The US Energy Information Administration (EIA) raised its forecast late Tuesday for global crude oil prices for 2021 but kept projections unchanged for 2022.
In the November Short-Term Energy Outlook (STEO), the EIA revised up its Brent price outlook for 2021 to an average of $71.59 per barrel, marking an increase of 0.29%, compared to the October STEO, as a result of sustained global oil inventory draws and OPEC+ group's current production cuts.
According to the administration, crude oil prices have risen over the past year from steady draws on global oil inventories, which averaged 1.9 million barrels per day (bpd) during the first three quarters of the year.

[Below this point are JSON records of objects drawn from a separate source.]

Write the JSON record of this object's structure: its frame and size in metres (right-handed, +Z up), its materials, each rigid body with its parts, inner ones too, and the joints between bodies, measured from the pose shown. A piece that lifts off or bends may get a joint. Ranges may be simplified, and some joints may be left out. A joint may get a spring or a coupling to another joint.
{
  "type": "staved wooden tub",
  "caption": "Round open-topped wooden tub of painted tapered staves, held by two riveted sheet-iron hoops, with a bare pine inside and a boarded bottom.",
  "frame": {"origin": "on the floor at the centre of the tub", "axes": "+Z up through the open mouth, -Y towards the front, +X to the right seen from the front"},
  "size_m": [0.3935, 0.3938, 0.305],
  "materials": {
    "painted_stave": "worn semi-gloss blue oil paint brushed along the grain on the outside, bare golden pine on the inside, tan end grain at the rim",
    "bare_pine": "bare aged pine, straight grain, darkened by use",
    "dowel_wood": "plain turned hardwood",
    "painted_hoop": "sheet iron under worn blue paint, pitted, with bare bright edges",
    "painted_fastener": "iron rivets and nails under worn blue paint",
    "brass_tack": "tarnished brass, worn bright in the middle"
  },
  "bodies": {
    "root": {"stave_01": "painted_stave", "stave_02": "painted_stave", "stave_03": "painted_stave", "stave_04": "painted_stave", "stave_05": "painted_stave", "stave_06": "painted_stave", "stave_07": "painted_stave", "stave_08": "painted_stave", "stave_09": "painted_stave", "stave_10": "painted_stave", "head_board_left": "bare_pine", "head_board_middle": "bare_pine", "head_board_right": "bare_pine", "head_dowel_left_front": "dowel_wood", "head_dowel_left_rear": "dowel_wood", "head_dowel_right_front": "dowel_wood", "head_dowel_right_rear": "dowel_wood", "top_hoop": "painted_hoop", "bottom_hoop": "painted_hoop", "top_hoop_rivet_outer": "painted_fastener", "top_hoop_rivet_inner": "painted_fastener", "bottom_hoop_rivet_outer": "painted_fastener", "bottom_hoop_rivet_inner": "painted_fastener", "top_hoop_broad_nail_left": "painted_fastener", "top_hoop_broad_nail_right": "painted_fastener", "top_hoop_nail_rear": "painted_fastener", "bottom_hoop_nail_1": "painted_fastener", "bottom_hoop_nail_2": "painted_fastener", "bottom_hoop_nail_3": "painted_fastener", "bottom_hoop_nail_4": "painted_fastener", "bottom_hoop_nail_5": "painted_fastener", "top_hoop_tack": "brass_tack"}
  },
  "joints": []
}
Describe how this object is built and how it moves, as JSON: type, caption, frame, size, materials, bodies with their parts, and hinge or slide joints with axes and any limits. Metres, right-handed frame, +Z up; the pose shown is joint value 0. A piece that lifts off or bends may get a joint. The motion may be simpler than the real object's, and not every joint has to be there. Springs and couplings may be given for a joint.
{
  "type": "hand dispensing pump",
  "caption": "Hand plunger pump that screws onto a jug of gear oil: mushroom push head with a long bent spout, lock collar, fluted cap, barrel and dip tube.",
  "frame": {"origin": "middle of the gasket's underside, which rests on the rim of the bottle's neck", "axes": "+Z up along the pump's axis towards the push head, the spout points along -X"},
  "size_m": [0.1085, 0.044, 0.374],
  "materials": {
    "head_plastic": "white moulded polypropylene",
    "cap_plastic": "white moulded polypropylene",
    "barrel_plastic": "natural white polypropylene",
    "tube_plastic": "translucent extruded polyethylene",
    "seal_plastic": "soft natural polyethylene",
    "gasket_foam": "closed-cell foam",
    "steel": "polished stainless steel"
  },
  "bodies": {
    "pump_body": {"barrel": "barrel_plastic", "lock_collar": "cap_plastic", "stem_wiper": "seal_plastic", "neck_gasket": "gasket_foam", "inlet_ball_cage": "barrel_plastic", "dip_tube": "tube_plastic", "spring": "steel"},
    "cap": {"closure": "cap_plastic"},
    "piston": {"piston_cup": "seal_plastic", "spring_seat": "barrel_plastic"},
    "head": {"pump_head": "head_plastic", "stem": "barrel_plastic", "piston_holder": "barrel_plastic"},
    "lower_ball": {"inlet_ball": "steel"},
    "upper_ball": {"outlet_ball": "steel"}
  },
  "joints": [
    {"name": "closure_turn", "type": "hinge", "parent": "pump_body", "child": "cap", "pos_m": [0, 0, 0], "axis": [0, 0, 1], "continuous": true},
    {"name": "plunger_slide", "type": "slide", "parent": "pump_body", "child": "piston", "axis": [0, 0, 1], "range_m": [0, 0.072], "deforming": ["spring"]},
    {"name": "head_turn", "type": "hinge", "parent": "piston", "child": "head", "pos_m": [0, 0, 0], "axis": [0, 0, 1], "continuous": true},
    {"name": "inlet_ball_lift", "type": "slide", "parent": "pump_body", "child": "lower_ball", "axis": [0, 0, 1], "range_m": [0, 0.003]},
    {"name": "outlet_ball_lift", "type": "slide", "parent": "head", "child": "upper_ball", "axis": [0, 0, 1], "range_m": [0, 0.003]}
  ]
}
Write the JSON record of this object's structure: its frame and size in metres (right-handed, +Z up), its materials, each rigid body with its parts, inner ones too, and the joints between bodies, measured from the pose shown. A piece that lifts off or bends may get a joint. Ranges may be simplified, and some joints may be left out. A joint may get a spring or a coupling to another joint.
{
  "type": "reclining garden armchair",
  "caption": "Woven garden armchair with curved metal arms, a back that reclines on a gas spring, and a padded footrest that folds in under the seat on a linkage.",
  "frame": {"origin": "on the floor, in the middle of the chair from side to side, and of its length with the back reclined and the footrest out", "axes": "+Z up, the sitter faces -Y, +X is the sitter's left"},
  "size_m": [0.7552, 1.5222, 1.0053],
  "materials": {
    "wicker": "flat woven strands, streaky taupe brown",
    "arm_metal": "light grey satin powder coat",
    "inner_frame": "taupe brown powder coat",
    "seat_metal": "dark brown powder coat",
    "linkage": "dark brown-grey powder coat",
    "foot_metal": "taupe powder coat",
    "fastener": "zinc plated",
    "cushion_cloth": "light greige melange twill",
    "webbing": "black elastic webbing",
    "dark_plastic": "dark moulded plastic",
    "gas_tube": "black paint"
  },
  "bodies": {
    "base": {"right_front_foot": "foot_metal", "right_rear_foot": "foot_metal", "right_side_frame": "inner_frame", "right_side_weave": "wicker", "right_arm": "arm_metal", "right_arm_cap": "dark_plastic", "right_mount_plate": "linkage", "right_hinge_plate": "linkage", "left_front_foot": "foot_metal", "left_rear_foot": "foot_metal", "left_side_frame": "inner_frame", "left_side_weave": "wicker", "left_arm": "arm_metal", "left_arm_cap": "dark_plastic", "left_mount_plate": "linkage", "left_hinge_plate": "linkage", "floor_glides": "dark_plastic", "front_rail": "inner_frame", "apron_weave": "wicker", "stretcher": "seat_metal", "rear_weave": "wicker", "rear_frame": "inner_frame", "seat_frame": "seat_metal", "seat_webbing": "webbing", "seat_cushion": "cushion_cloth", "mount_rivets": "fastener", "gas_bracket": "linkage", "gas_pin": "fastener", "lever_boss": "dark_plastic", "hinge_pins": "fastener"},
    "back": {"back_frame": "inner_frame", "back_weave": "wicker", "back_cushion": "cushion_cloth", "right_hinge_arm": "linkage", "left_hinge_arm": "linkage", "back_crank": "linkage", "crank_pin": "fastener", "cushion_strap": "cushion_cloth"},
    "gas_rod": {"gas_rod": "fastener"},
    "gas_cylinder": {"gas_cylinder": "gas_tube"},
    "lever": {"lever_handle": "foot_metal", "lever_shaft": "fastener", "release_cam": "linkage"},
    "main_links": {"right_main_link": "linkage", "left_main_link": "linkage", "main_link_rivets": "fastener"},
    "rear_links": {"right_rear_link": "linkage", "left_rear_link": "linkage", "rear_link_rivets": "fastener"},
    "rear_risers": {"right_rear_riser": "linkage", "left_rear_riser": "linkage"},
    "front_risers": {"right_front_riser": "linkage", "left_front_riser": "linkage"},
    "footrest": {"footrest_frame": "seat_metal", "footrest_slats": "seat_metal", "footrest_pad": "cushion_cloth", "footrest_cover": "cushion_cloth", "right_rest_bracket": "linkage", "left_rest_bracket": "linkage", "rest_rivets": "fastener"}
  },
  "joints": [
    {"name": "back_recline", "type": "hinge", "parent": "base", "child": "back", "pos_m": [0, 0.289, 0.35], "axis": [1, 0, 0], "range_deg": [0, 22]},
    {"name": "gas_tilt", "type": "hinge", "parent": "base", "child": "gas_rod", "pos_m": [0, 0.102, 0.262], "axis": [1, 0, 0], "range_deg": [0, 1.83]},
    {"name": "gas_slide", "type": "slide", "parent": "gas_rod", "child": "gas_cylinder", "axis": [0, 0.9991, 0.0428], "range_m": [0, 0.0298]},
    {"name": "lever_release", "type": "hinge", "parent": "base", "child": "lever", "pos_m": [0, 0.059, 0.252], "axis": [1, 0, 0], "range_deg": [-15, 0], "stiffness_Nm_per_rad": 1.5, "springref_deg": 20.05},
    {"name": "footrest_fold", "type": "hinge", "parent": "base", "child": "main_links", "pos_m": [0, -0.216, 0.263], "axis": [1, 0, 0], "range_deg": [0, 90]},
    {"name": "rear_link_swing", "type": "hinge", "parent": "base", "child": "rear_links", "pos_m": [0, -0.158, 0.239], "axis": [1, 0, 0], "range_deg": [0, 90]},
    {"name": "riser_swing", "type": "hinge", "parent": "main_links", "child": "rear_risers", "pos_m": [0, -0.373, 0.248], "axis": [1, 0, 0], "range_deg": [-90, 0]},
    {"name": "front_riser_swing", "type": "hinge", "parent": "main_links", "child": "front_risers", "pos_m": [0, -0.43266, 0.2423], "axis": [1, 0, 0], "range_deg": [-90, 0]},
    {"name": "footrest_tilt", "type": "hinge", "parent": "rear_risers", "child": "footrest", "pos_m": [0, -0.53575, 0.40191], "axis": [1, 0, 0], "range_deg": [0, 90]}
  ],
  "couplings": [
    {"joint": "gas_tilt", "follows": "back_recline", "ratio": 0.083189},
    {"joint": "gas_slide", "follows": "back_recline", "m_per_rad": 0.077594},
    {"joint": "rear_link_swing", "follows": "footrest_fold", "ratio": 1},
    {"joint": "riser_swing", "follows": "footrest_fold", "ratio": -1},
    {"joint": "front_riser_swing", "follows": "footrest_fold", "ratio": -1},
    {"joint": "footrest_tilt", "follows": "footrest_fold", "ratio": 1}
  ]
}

Moreover, prices also increased after the OPEC+ group announced in early October and reaffirmed on Nov. 4 that the group would keep current production targets unchanged.
For 2022, the agency is keeping its previous estimate for Brent unchanged at $71.91 per barrel.
The EIA said it expects that production growth from the OPEC+ group, US tight oil, and other non-OPEC countries will outpace slowing growth in global oil consumption and contribute to Brent prices declining from the current levels to an annual average of $72 per barrel.
The agency forecast that OPEC crude oil production would average 26.34 million bpd in 2021, about 0.74 million bpd higher than the previous year, and would average 28.37 million bpd in 2022.
The outlook also predicted that global petroleum and liquid fuel consumption would average 97.5 million bpd for the whole of this year, showing a 5.1 million bpd increase from 2020, and in 2022 would average 100.8 million bpd.
'We revised up our forecast for consumption of petroleum and liquid fuels for the fourth quarter of 2021, partially as a result of fuel switching from natural gas to petroleum in the electric power sector in parts of Asia and Europe. This fuel switching is a result of increases in natural gas prices in Asia and Europe,' the agency said.
Crude oil output in the US is forecast to average 11.9 million bpd in 2022, up from 11.1 million bpd in 2021, as tight oil production rises in the US.
The agency said that growth would come largely as a result of onshore operators increasing rig counts, which it expects will offset production decline rates.